## begin RECORDS TO PROCESS

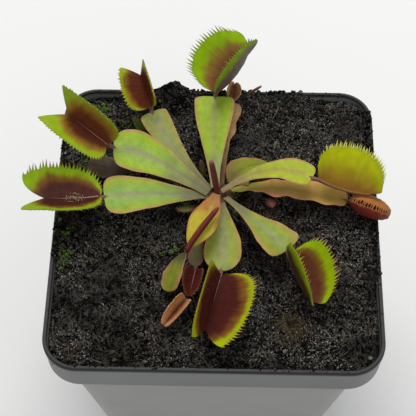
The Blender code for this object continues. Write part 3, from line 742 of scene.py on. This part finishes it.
def add_pod(skin, path, width, height, colour, tip_colour, mat=0, tip_from=.8):
    """Closed young trap: a slim pod with a crease along its back, and a painted highlight as a bright
    band beside the crease.
    """
    sides, count = 18, 40
    pts = [np.array(p, float) for p in path]
    rings = []
    for i in range(count + 1):
        f = i / count
        g = f * (len(pts) - 1)
        k = min(int(g), len(pts) - 2)
        p = pts[k] + (pts[k + 1] - pts[k]) * (g - k)
        t = unit(pts[k + 1] - pts[k])
        hint = np.array((0, 0, 1.0)) if abs(t[2]) < .8 else np.array((.1, -1.0, 0))
        side = unit(np.cross(t, hint))
        up = np.cross(side, t)
        swell = max(.05, (1 - abs(2 * f - 1) ** 9) ** .5 * (.80 + .20 * math.sin(math.pi * f)))
        ring = []
        for m in range(sides):
            a = 2 * math.pi * m / sides
            crease = 1 - .22 * math.exp(-((a - math.pi / 2) / .28) ** 2)
            q = p + (side * math.cos(a) * width + up * math.sin(a) * height * crease) * swell
            c = blend(colour, tip_colour, step(tip_from, 1.0, f)) * (1 + .18 * rough(q, 1.2, 3.0))
            # Painted highlight: a bright band along the pod, just past the crease on its back.
            c = c * (1 + .35 * math.exp(-((a - 1.9) / .35) ** 2))
            ring.append(skin.point(q, c, (f * 4, m / sides, 0)))
        rings.append(ring)
    skin.strip(rings, mat)


def build_leaf(number, name, spec):
    palette, look = BLADE_COLOURS[name], TRAP_COLOURS.get(name)
    skin = Skin()
    dry = name == "leaf_old_behind_north"
    ragged = {"leaf_east_lower": .42, "leaf_old_behind_north": .40}.get(name, 0.0)
    add_blade(skin, spec["stalk"], palette, BLADE_THICK, number * 1.7, ragged=ragged)
    trap = spec["trap"]
    if name == "leaf_young_folded":
        h, _, up = trap_axes(*trap[1:4])
        start = np.array(trap[0])
        bend = [start - h * .6 - up * 1.3, start - h * .9 - up * .5, start + up * .1]
        path = bend + [start + h * trap[5] * f + up * (.5 + .5 * math.sin(math.pi * f))
                       for f in np.linspace(.12, 1, 8)]
        add_pod(skin, path, .82, 1.05, rgb(96, 36, 36), rgb(120, 60, 48), 1)
    else:
        crinkle = .25 if dry else (.06 if name == "leaf_east_lower" else .0)
        for sign in (1, -1):
            add_lobe(skin, trap, sign, look, 1, crinkle)
            add_teeth(skin, trap, sign, look, 2, number)
        if not dry:
            add_hairs(skin, trap)
        add_neck(skin, spec["stalk"], trap, palette, look)
    mats = [DRY, DRY, DRY, DRY] if dry else [LEAF, TRAP, LEAF, STEM]
    skin.build(name + "_shape", mats, [name])


def build_small(number, name, spec):
    skin = Skin()
    palette = BLADE_COLOURS[name]
    *shape, thick = spec
    ragged = {"leaf_dead_flat": .35, "bark_chip": .45, "stub_north": .3, "stub_west": .3,
              "twig": .3, "leaf_small_southwest": .08}.get(name, .06)
    if name == "bud_spike":
        base, end, mid, arch = shape[:4]
        path = [spine(base, end, mid, arch, t)[0] for t in np.linspace(-.12, 1, 12)]
        add_pod(skin, path, .88, .95, palette["body"], rgb(170, 104, 98), 0, .88)
    else:
        add_blade(skin, shape, palette, thick, 20 + number, ragged=ragged, least=.12, last=.999)
    dry = name in ("leaf_dead_flat", "stub_north", "stub_west", "bark_chip", "twig")
    skin.build(name + "_shape", [DRY if dry else LEAF], [name])


for index, (leaf, spec) in enumerate(LEAVES.items()):
    build_leaf(index, leaf, spec)
for index, (leaf, spec) in enumerate(BLADES.items()):
    build_small(index, leaf, spec)

dried = Skin()
for sign in (1, -1):
    add_lobe(dried, OLD_TRAP, sign, TRAP_COLOURS["trap_dried"], 0, .12)
    add_teeth(dried, OLD_TRAP, sign, TRAP_COLOURS["trap_dried"], 0, 40)
dried.build("trap_dried_shape", [DRY], ["trap_dried"])

# ---- crown -----------------------------------------------------------------------
crown = Skin()
heart = [(CROWN[0], CROWN[1], z) for z in (-9, -7.5, -5, -2, -.3, .8, 1.6, 2.2)]
crown.tube(heart, (1.6, 3.0, 3.6, 3.6, 3.4, 3.0, 2.1, .8),
           lambda f: blend(rgb(70, 42, 34), rgb(92, 56, 44), f), 24)
SHEATHS = 13                         # stumps of old leaf bases around the crown
for n in range(SHEATHS):
    a = 2 * math.pi * n / SHEATHS + .3
    r0, r1 = 2.0, 4.3
    path = [(CROWN[0] + r * math.cos(a), CROWN[1] + r * math.sin(a), z)
            for r, z in ((r0 - .8, .3), (r0 + .5, 1.7), (r1 - .9, 1.8), (r1, 1.2))]
    crown.tube(path, (.9, 1.0, .85, .3), lambda f: blend(rgb(84, 48, 38), rgb(112, 84, 60), f),
               flat=.6)
crown.build("rhizome_shape", [STEM], ["rhizome"])

# ---- pot -------------------------------------------------------------------------
COLLAR_CORNER = 9.5
BODY_TOP_WIDTH, BODY_BOTTOM_WIDTH, BODY_CORNER = 83.0, 63.6, 8.0
WALL, FLOOR = 1.2, 1.6
DRAIN_RADIUS, DRAIN_OFFSET = 3.5, 19.0
CORNER_STEPS = 14
LOWER_WALL, UPPER_WALL = .35, .7     # heights of the two rings in the tapered wall


def rounded_square(width, radius, side_points=6):
    half = width / 2 - radius
    corners = [(half, half), (-half, half), (-half, -half), (half, -half)]
    ring = []
    for quarter, (cx, cy) in enumerate(corners):
        for k in range(CORNER_STEPS + 1):
            a = math.pi / 2 * (quarter + k / CORNER_STEPS)
            ring.append((cx + radius * math.cos(a), cy + radius * math.sin(a)))
        nx, ny = corners[(quarter + 1) % 4]
        x, y = ring[-1]
        for k in range(1, side_points + 1):
            f = k / (side_points + 1)
            ring.append((x + (nx - cx) * f, y + (ny - cy) * f))
    return ring


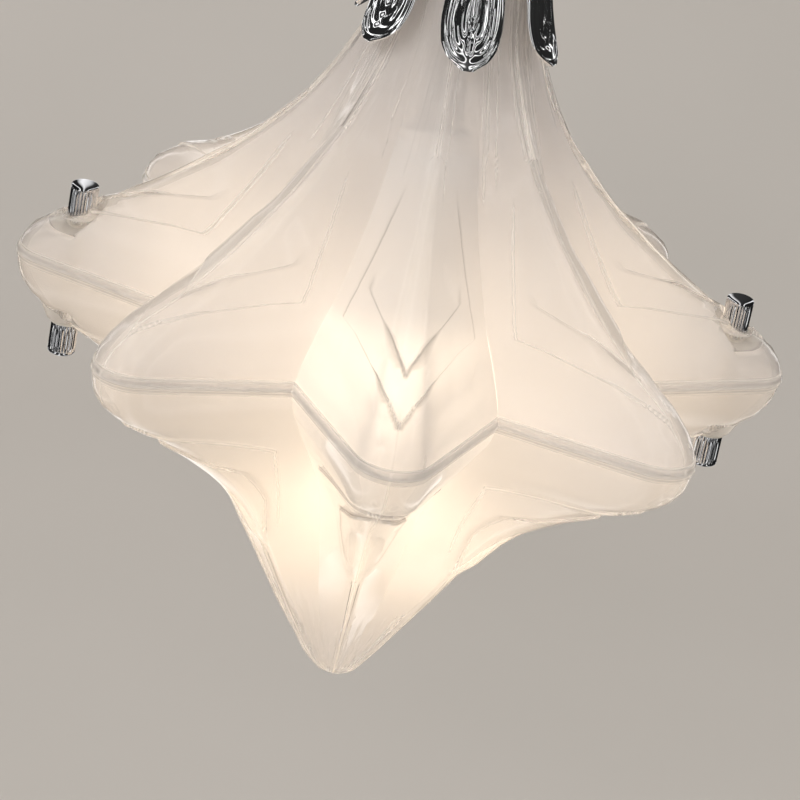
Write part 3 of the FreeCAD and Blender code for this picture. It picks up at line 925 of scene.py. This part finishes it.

## end RECORDS TO PROCESS

» REQUEST
Copy every line exactly. Leave nothing out.

» RESULT OF THE TASK
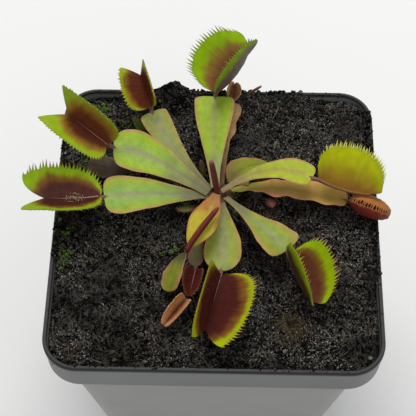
The Blender code for this object continues. Write part 3, from line 742 of scene.py on. This part finishes it.
def add_pod(skin, path, width, height, colour, tip_colour, mat=0, tip_from=.8):
    """Closed young trap: a slim pod with a crease along its back, and a painted highlight as a bright
    band beside the crease.
    """
    sides, count = 18, 40
    pts = [np.array(p, float) for p in path]
    rings = []
    for i in range(count + 1):
        f = i / count
        g = f * (len(pts) - 1)
        k = min(int(g), len(pts) - 2)
        p = pts[k] + (pts[k + 1] - pts[k]) * (g - k)
        t = unit(pts[k + 1] - pts[k])
        hint = np.array((0, 0, 1.0)) if abs(t[2]) < .8 else np.array((.1, -1.0, 0))
        side = unit(np.cross(t, hint))
        up = np.cross(side, t)
        swell = max(.05, (1 - abs(2 * f - 1) ** 9) ** .5 * (.80 + .20 * math.sin(math.pi * f)))
        ring = []
        for m in range(sides):
            a = 2 * math.pi * m / sides
            crease = 1 - .22 * math.exp(-((a - math.pi / 2) / .28) ** 2)
            q = p + (side * math.cos(a) * width + up * math.sin(a) * height * crease) * swell
            c = blend(colour, tip_colour, step(tip_from, 1.0, f)) * (1 + .18 * rough(q, 1.2, 3.0))
            # Painted highlight: a bright band along the pod, just past the crease on its back.
            c = c * (1 + .35 * math.exp(-((a - 1.9) / .35) ** 2))
            ring.append(skin.point(q, c, (f * 4, m / sides, 0)))
        rings.append(ring)
    skin.strip(rings, mat)


def build_leaf(number, name, spec):
    palette, look = BLADE_COLOURS[name], TRAP_COLOURS.get(name)
    skin = Skin()
    dry = name == "leaf_old_behind_north"
    ragged = {"leaf_east_lower": .42, "leaf_old_behind_north": .40}.get(name, 0.0)
    add_blade(skin, spec["stalk"], palette, BLADE_THICK, number * 1.7, ragged=ragged)
    trap = spec["trap"]
    if name == "leaf_young_folded":
        h, _, up = trap_axes(*trap[1:4])
        start = np.array(trap[0])
        bend = [start - h * .6 - up * 1.3, start - h * .9 - up * .5, start + up * .1]
        path = bend + [start + h * trap[5] * f + up * (.5 + .5 * math.sin(math.pi * f))
                       for f in np.linspace(.12, 1, 8)]
        add_pod(skin, path, .82, 1.05, rgb(96, 36, 36), rgb(120, 60, 48), 1)
    else:
        crinkle = .25 if dry else (.06 if name == "leaf_east_lower" else .0)
        for sign in (1, -1):
            add_lobe(skin, trap, sign, look, 1, crinkle)
            add_teeth(skin, trap, sign, look, 2, number)
        if not dry:
            add_hairs(skin, trap)
        add_neck(skin, spec["stalk"], trap, palette, look)
    mats = [DRY, DRY, DRY, DRY] if dry else [LEAF, TRAP, LEAF, STEM]
    skin.build(name + "_shape", mats, [name])


def build_small(number, name, spec):
    skin = Skin()
    palette = BLADE_COLOURS[name]
    *shape, thick = spec
    ragged = {"leaf_dead_flat": .35, "bark_chip": .45, "stub_north": .3, "stub_west": .3,
              "twig": .3, "leaf_small_southwest": .08}.get(name, .06)
    if name == "bud_spike":
        base, end, mid, arch = shape[:4]
        path = [spine(base, end, mid, arch, t)[0] for t in np.linspace(-.12, 1, 12)]
        add_pod(skin, path, .88, .95, palette["body"], rgb(170, 104, 98), 0, .88)
    else:
        add_blade(skin, shape, palette, thick, 20 + number, ragged=ragged, least=.12, last=.999)
    dry = name in ("leaf_dead_flat", "stub_north", "stub_west", "bark_chip", "twig")
    skin.build(name + "_shape", [DRY if dry else LEAF], [name])


for index, (leaf, spec) in enumerate(LEAVES.items()):
    build_leaf(index, leaf, spec)
for index, (leaf, spec) in enumerate(BLADES.items()):
    build_small(index, leaf, spec)

dried = Skin()
for sign in (1, -1):
    add_lobe(dried, OLD_TRAP, sign, TRAP_COLOURS["trap_dried"], 0, .12)
    add_teeth(dried, OLD_TRAP, sign, TRAP_COLOURS["trap_dried"], 0, 40)
dried.build("trap_dried_shape", [DRY], ["trap_dried"])

# ---- crown -----------------------------------------------------------------------
crown = Skin()
heart = [(CROWN[0], CROWN[1], z) for z in (-9, -7.5, -5, -2, -.3, .8, 1.6, 2.2)]
crown.tube(heart, (1.6, 3.0, 3.6, 3.6, 3.4, 3.0, 2.1, .8),
           lambda f: blend(rgb(70, 42, 34), rgb(92, 56, 44), f), 24)
SHEATHS = 13                         # stumps of old leaf bases around the crown
for n in range(SHEATHS):
    a = 2 * math.pi * n / SHEATHS + .3
    r0, r1 = 2.0, 4.3
    path = [(CROWN[0] + r * math.cos(a), CROWN[1] + r * math.sin(a), z)
            for r, z in ((r0 - .8, .3), (r0 + .5, 1.7), (r1 - .9, 1.8), (r1, 1.2))]
    crown.tube(path, (.9, 1.0, .85, .3), lambda f: blend(rgb(84, 48, 38), rgb(112, 84, 60), f),
               flat=.6)
crown.build("rhizome_shape", [STEM], ["rhizome"])

# ---- pot -------------------------------------------------------------------------
COLLAR_CORNER = 9.5
BODY_TOP_WIDTH, BODY_BOTTOM_WIDTH, BODY_CORNER = 83.0, 63.6, 8.0
WALL, FLOOR = 1.2, 1.6
DRAIN_RADIUS, DRAIN_OFFSET = 3.5, 19.0
CORNER_STEPS = 14
LOWER_WALL, UPPER_WALL = .35, .7     # heights of the two rings in the tapered wall


def rounded_square(width, radius, side_points=6):
    half = width / 2 - radius
    corners = [(half, half), (-half, half), (-half, -half), (half, -half)]
    ring = []
    for quarter, (cx, cy) in enumerate(corners):
        for k in range(CORNER_STEPS + 1):
            a = math.pi / 2 * (quarter + k / CORNER_STEPS)
            ring.append((cx + radius * math.cos(a), cy + radius * math.sin(a)))
        nx, ny = corners[(quarter + 1) % 4]
        x, y = ring[-1]
        for k in range(1, side_points + 1):
            f = k / (side_points + 1)
            ring.append((x + (nx - cx) * f, y + (ny - cy) * f))
    return ring


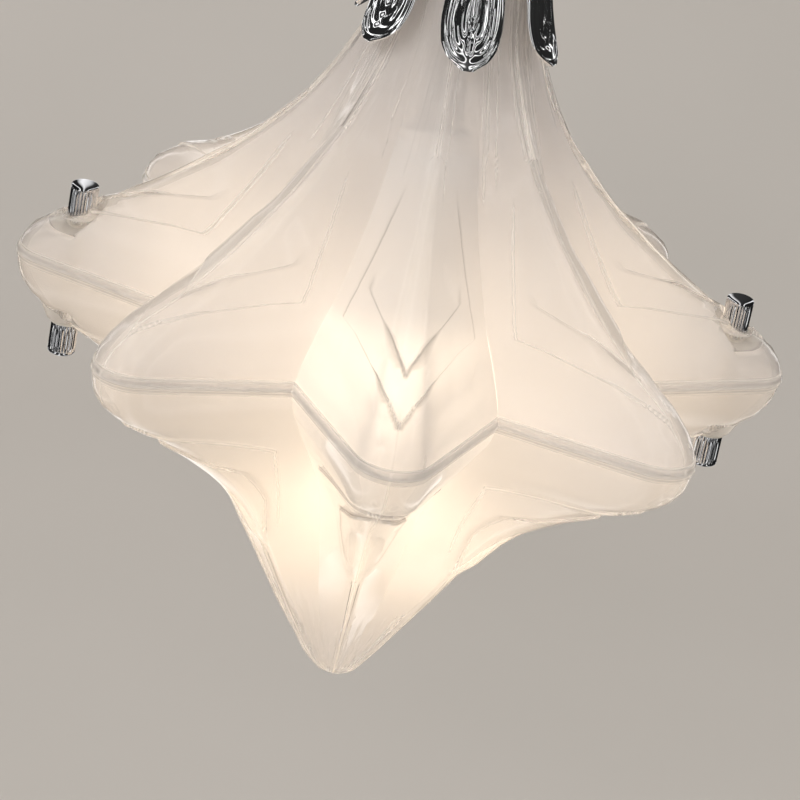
Write part 3 of the FreeCAD and Blender code for this picture. It picks up at line 925 of scene.py. This part finishes it.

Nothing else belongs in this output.